What is needed: Present the following data again exactly as it is shown.
* * *
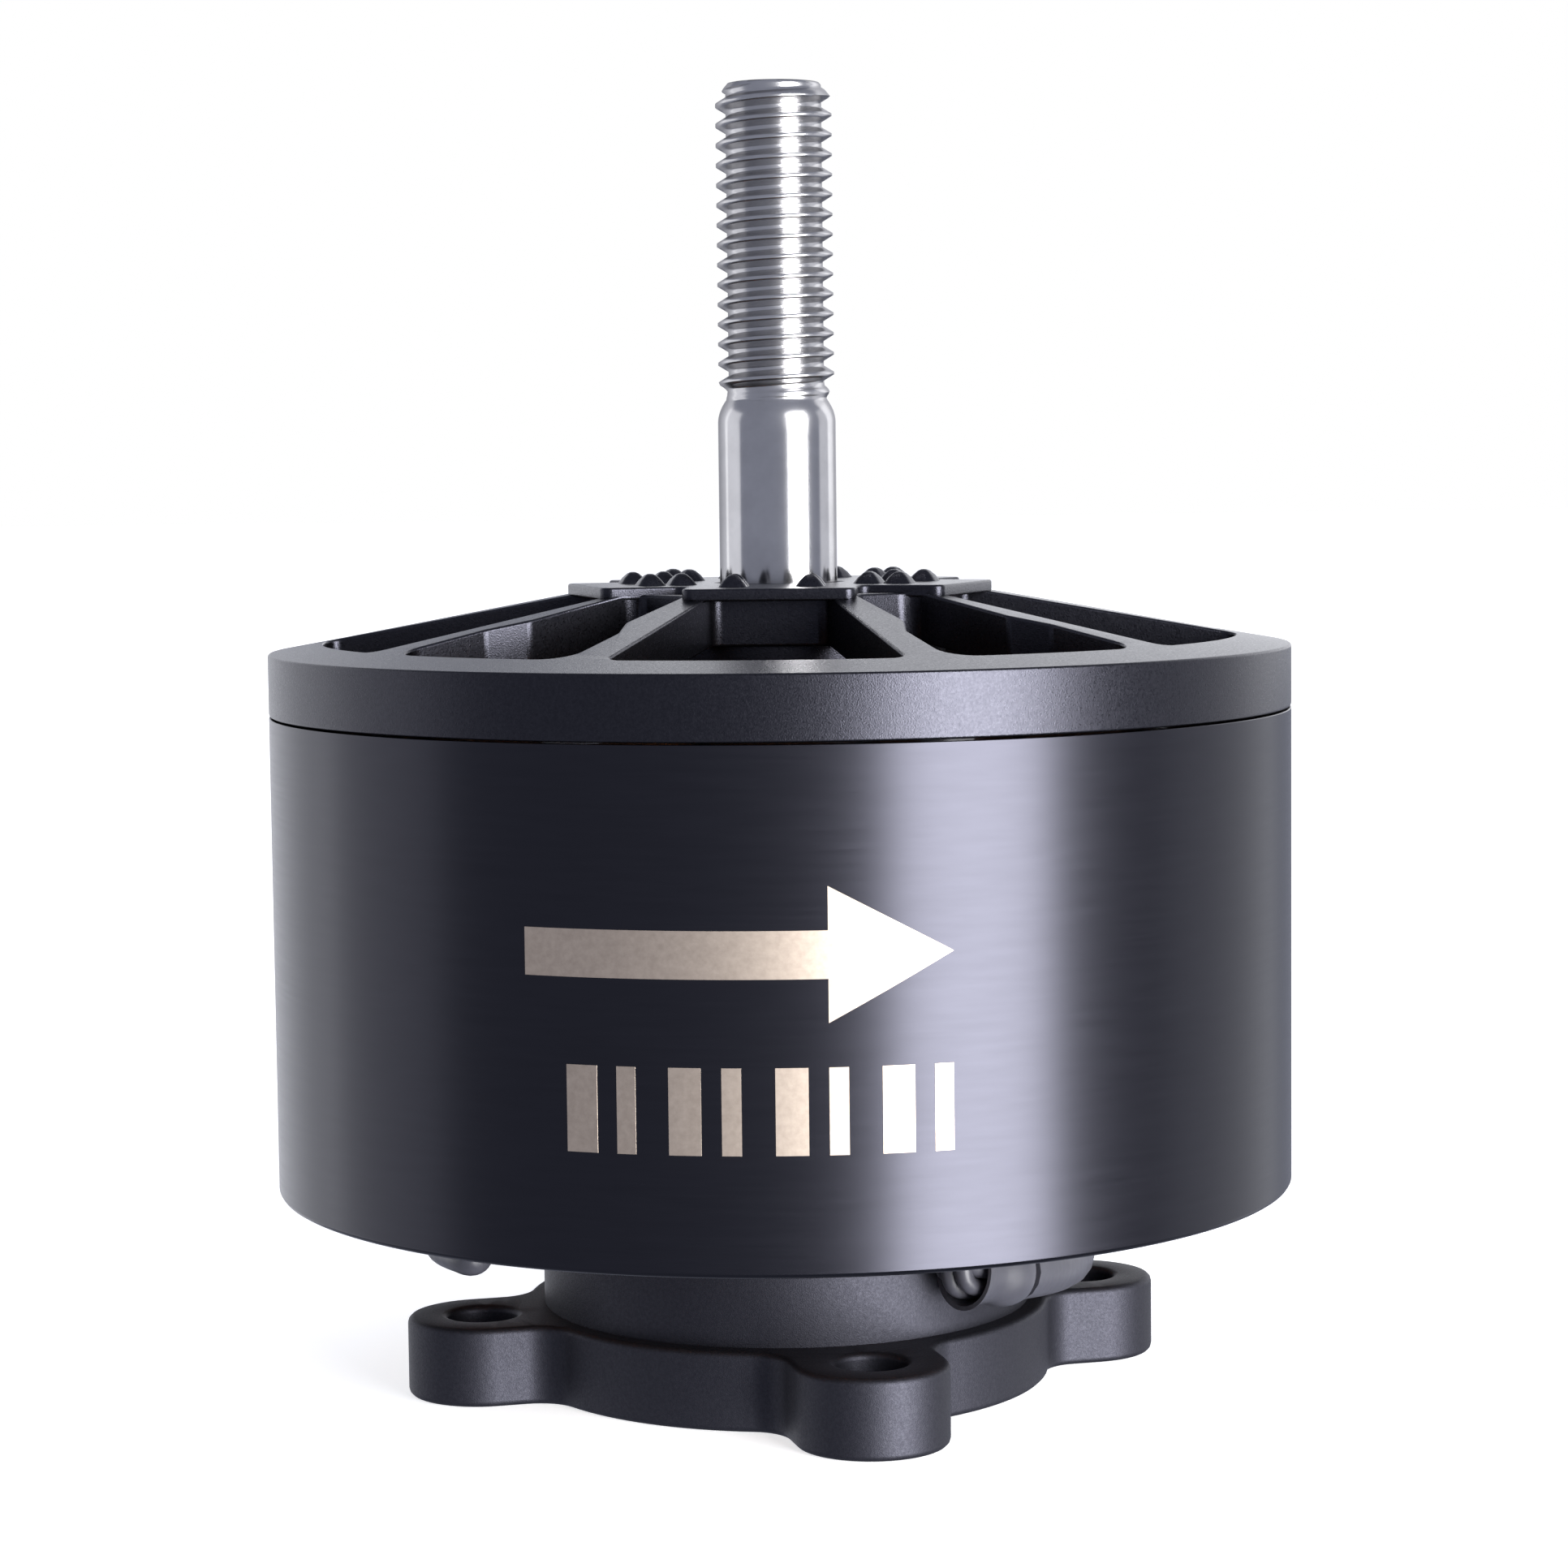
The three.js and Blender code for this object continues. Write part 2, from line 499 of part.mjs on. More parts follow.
// Shaft: plain in the bearings and the cap, threaded above, with a circlip under the lower bearing.
function shaftProfile() {
  const root = SHAFT_RADIUS - THREAD_DEPTH;
  const points = [[0, SHAFT_BOTTOM], [SHAFT_RADIUS - 0.4, SHAFT_BOTTOM], [SHAFT_RADIUS, SHAFT_BOTTOM + 0.3]];
  points.push([SHAFT_RADIUS, THREAD_BOTTOM - 0.8]);
  for (let z = THREAD_BOTTOM; z < SHAFT_TOP - 1.2; z += THREAD_PITCH) {
    points.push([root, z], [SHAFT_RADIUS - 0.05, z + THREAD_PITCH / 2]);
  }
  points.push([root, SHAFT_TOP - 0.6], [root - 0.2, SHAFT_TOP], [0, SHAFT_TOP]);
  return points;
}
piece(rotor, 'motor_shaft', turned(shaftProfile(), 20), 'steel');
const SHIM_BOTTOM = BEARING_BOTTOMS.upper + BEARING_WIDTH + FIT;
piece(rotor, 'shim_washer', ring(SHAFT_RADIUS + FIT, 4.3, SHIM_BOTTOM, HUB_BOTTOM - FIT, 32), 'steel');

// An open ring below the lower bearing.
const CIRCLIP_BOTTOM = 0.8;
const CIRCLIP_TOP = 1.5;
function circlip() {
  const [inner, outer] = [SHAFT_RADIUS + FIT, SHAFT_RADIUS + 1.1];
  const [open, steps] = [24, 14];
  const there = arcPoints(outer, open, 360 - open, steps);
  const back = arcPoints(inner, 360 - open, open, steps);
  return extruded(outline([...there, ...back]), CIRCLIP_BOTTOM, CIRCLIP_TOP);
}
piece(rotor, 'shaft_circlip', circlip(), 'steel');

export default motor;
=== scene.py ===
"""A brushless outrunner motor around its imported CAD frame. Lengths are in mm unless they say metres."""
import math

import bmesh
import bpy
from mathutils import Matrix, Vector, noise
from mathutils.geometry import delaunay_2d_cdt


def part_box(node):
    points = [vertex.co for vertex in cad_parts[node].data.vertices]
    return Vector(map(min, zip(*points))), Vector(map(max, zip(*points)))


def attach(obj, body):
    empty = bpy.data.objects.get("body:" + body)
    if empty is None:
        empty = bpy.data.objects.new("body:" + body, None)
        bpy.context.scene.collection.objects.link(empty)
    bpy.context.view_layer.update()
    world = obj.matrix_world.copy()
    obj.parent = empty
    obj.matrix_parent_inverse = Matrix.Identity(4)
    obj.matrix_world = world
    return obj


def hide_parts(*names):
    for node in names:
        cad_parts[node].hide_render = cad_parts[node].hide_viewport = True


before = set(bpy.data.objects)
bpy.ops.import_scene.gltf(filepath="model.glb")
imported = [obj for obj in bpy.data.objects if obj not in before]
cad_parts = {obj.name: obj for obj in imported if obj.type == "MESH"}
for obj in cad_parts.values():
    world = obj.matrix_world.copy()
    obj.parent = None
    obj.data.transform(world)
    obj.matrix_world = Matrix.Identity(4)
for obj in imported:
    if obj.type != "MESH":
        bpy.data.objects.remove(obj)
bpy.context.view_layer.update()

MM = 0.001


def high(node, axis=2):
    """A CAD node's highest coordinate, in mm."""
    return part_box(node)[1][axis] / MM


def low(node, axis=2):
    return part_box(node)[0][axis] / MM


# Sizes that come from the frame
BELL_RADIUS = high("flux_ring", 0)
RING_BOTTOM = low("flux_ring")
RING_TOP = high("flux_ring")
CAP_BOTTOM = RING_TOP + 0.08
SHAFT_TOP = high("motor_shaft")
SHAFT_BOTTOM = low("motor_shaft")
SHAFT_RADIUS = 3.0
STATOR_TOP = high("stator_core")
STATOR_BOTTOM = low("stator_core")
TUBE_TOP = high("mounting_base")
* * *
Right answer:
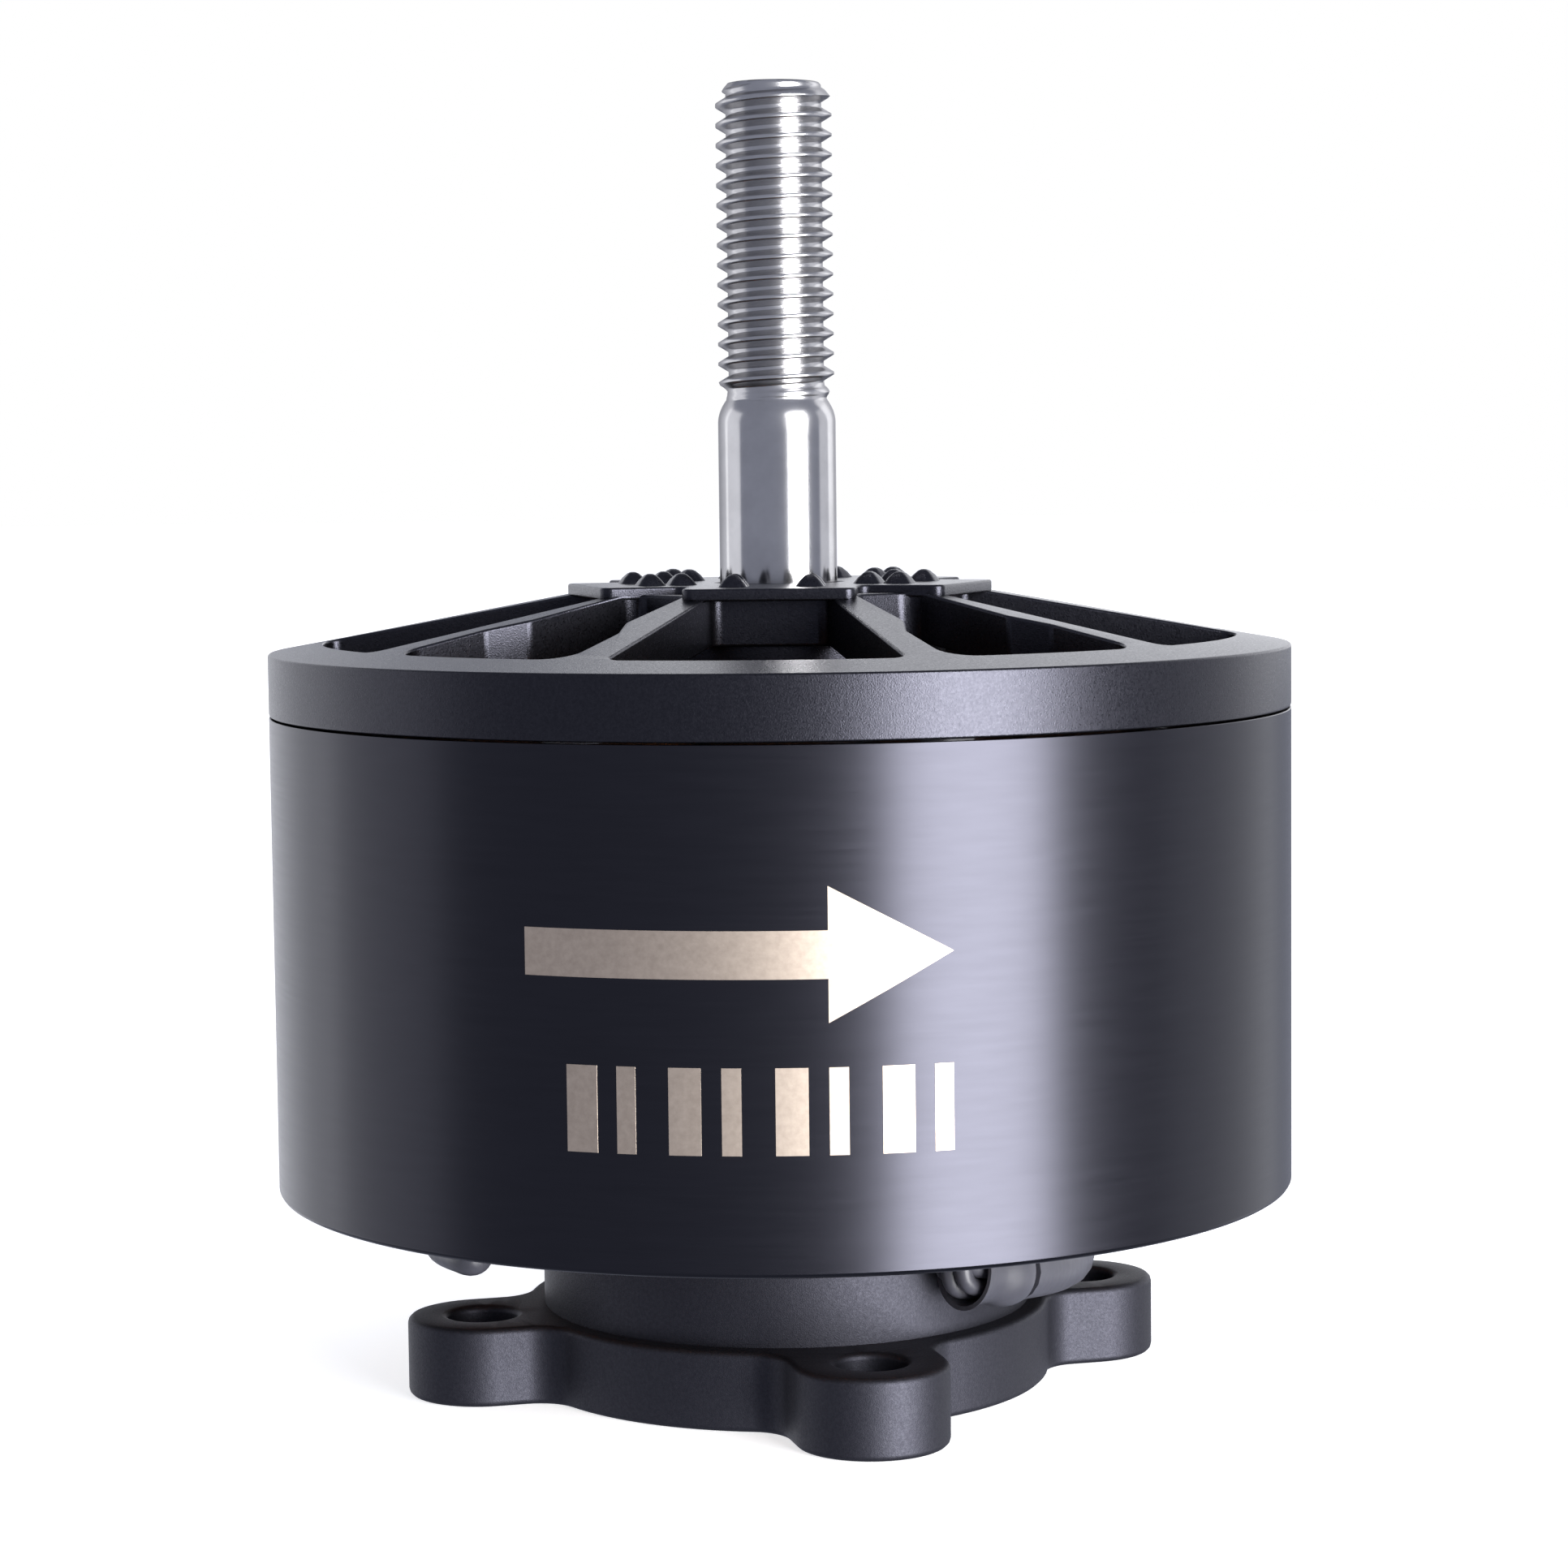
The three.js and Blender code for this object continues. Write part 2, from line 499 of part.mjs on. More parts follow.
// Shaft: plain in the bearings and the cap, threaded above, with a circlip under the lower bearing.
function shaftProfile() {
  const root = SHAFT_RADIUS - THREAD_DEPTH;
  const points = [[0, SHAFT_BOTTOM], [SHAFT_RADIUS - 0.4, SHAFT_BOTTOM], [SHAFT_RADIUS, SHAFT_BOTTOM + 0.3]];
  points.push([SHAFT_RADIUS, THREAD_BOTTOM - 0.8]);
  for (let z = THREAD_BOTTOM; z < SHAFT_TOP - 1.2; z += THREAD_PITCH) {
    points.push([root, z], [SHAFT_RADIUS - 0.05, z + THREAD_PITCH / 2]);
  }
  points.push([root, SHAFT_TOP - 0.6], [root - 0.2, SHAFT_TOP], [0, SHAFT_TOP]);
  return points;
}
piece(rotor, 'motor_shaft', turned(shaftProfile(), 20), 'steel');
const SHIM_BOTTOM = BEARING_BOTTOMS.upper + BEARING_WIDTH + FIT;
piece(rotor, 'shim_washer', ring(SHAFT_RADIUS + FIT, 4.3, SHIM_BOTTOM, HUB_BOTTOM - FIT, 32), 'steel');

// An open ring below the lower bearing.
const CIRCLIP_BOTTOM = 0.8;
const CIRCLIP_TOP = 1.5;
function circlip() {
  const [inner, outer] = [SHAFT_RADIUS + FIT, SHAFT_RADIUS + 1.1];
  const [open, steps] = [24, 14];
  const there = arcPoints(outer, open, 360 - open, steps);
  const back = arcPoints(inner, 360 - open, open, steps);
  return extruded(outline([...there, ...back]), CIRCLIP_BOTTOM, CIRCLIP_TOP);
}
piece(rotor, 'shaft_circlip', circlip(), 'steel');

export default motor;
=== scene.py ===
"""A brushless outrunner motor around its imported CAD frame. Lengths are in mm unless they say metres."""
import math

import bmesh
import bpy
from mathutils import Matrix, Vector, noise
from mathutils.geometry import delaunay_2d_cdt


def part_box(node):
    points = [vertex.co for vertex in cad_parts[node].data.vertices]
    return Vector(map(min, zip(*points))), Vector(map(max, zip(*points)))


def attach(obj, body):
    empty = bpy.data.objects.get("body:" + body)
    if empty is None:
        empty = bpy.data.objects.new("body:" + body, None)
        bpy.context.scene.collection.objects.link(empty)
    bpy.context.view_layer.update()
    world = obj.matrix_world.copy()
    obj.parent = empty
    obj.matrix_parent_inverse = Matrix.Identity(4)
    obj.matrix_world = world
    return obj


def hide_parts(*names):
    for node in names:
        cad_parts[node].hide_render = cad_parts[node].hide_viewport = True


before = set(bpy.data.objects)
bpy.ops.import_scene.gltf(filepath="model.glb")
imported = [obj for obj in bpy.data.objects if obj not in before]
cad_parts = {obj.name: obj for obj in imported if obj.type == "MESH"}
for obj in cad_parts.values():
    world = obj.matrix_world.copy()
    obj.parent = None
    obj.data.transform(world)
    obj.matrix_world = Matrix.Identity(4)
for obj in imported:
    if obj.type != "MESH":
        bpy.data.objects.remove(obj)
bpy.context.view_layer.update()

MM = 0.001


def high(node, axis=2):
    """A CAD node's highest coordinate, in mm."""
    return part_box(node)[1][axis] / MM


def low(node, axis=2):
    return part_box(node)[0][axis] / MM


# Sizes that come from the frame
BELL_RADIUS = high("flux_ring", 0)
RING_BOTTOM = low("flux_ring")
RING_TOP = high("flux_ring")
CAP_BOTTOM = RING_TOP + 0.08
SHAFT_TOP = high("motor_shaft")
SHAFT_BOTTOM = low("motor_shaft")
SHAFT_RADIUS = 3.0
STATOR_TOP = high("stator_core")
STATOR_BOTTOM = low("stator_core")
TUBE_TOP = high("mounting_base")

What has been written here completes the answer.